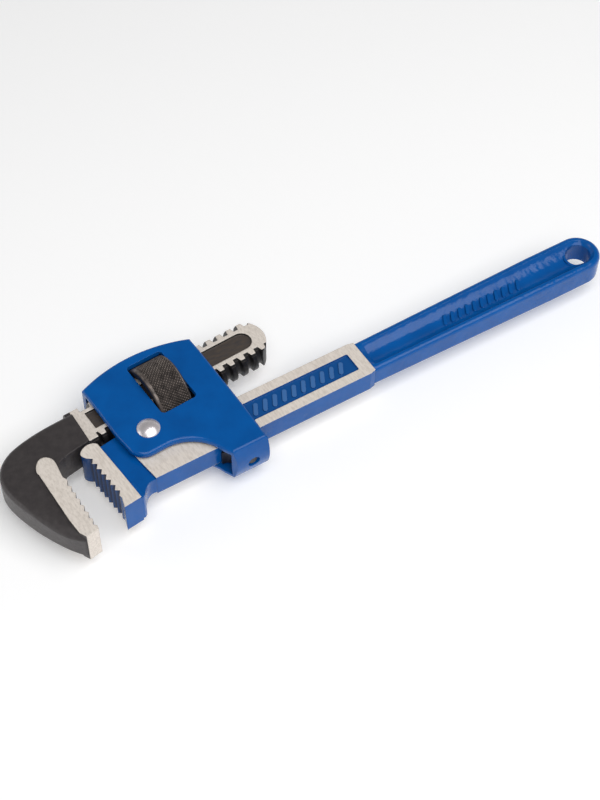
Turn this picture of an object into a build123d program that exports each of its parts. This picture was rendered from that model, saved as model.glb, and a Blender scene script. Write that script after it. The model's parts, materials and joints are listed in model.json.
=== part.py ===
from build123d import *
import math
import os

# Adjustable pipe wrench of the Stillson pattern, nominal length 350 mm.
# It is drawn in the head frame, in millimetres: the pivot rivet's axis is at x = 0, the handle runs
# along +X, the bar's centre line is y = 0, the screw shank is on the +Y side, and z = 0 is the
# mid-plane of the flat tool. export_node() moves each piece to the row frame, whose origin is the
# centre of the hanging hole.

# ---- driving dimensions ----
HANG_X = 228.0              # hanging hole, from the rivet
HANG_R = 6.0
HANG_LAND = 7.0             # height of the low rim round the hole
HANG_RIM = 1.2
RIB_LEAN = 62.0             # raised slanted ribs, a plain cast pattern, in the panel and the channel
PANEL_RIBS = (47.0, 92.0, 10, 7.0, 2.1)         # first and last x, count, rib length and width
CHANNEL_RIBS = (150.0, 192.0, 11, 6.4, 1.7)
PANEL_RIB_H = 0.6
RIB_ROOT = 0.3              # how far below its floor a rib starts, inside the metal
CHANNEL_RIB_TOP_Z = 3.7

BAR_HALF_W = 10.0
BAR_HALF_T = 5.7
BAR_END_X = 101.8
NECK_X = 104.7
PANEL_START_X = 34.0
PANEL_END_X = 98.6
PANEL_HALF_W = 5.2
PANEL_DEPTH = 1.15
PANEL_CORNER_R = 0.8
BAR_END_NEAR = (-8.6, -10.0)        # the line where the flat bar meets the heel jaw's web
BAR_END_LOW = (-8.7, -9.0)
BAR_END_MID = (-10.9, 4.9)
BAR_END_TOP = (-12.0, 19.3)

GRIP_FULL_X = 205.0         # handle section: half width, half thickness and edge radius at each end
NECK_HALF_W, NECK_HALF_T, NECK_EDGE_R = 9.3, 5.7, 2.0
GRIP_HALF_W, GRIP_HALF_T, GRIP_EDGE_R = 10.5, 6.7, 2.1
CHANNEL_FLOOR_Z = 2.7       # the channel down the middle of the handle, both faces
CHANNEL_RUN_IN = 3.5
CHANNEL_LIP = 0.8           # flat left between the channel and the rounded edge

RIVET_Y = 12.3
RIVET_R = 3.5
RIVET_RUNNING = 0.05        # radial running clearance in the bar
RIVET_HEAD_R = 5.2
RIVET_HEAD_H = 2.6
LUG_BOSS_R = 7.0
LUG_BOSS_HALF_T = 6.8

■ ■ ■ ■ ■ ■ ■

### [Work to complete]
Quote the data above verbatim from its first line to the line that includes "# centre of the hanging hole.", with both boundary lines retained.

### [Complete output]
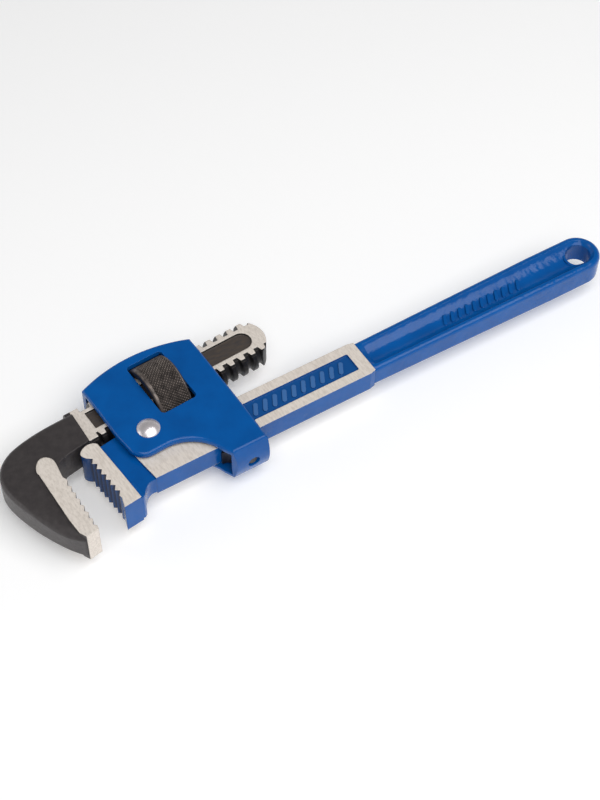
Turn this picture of an object into a build123d program that exports each of its parts. This picture was rendered from that model, saved as model.glb, and a Blender scene script. Write that script after it. The model's parts, materials and joints are listed in model.json.
=== part.py ===
from build123d import *
import math
import os

# Adjustable pipe wrench of the Stillson pattern, nominal length 350 mm.
# It is drawn in the head frame, in millimetres: the pivot rivet's axis is at x = 0, the handle runs
# along +X, the bar's centre line is y = 0, the screw shank is on the +Y side, and z = 0 is the
# mid-plane of the flat tool. export_node() moves each piece to the row frame, whose origin is the
# centre of the hanging hole.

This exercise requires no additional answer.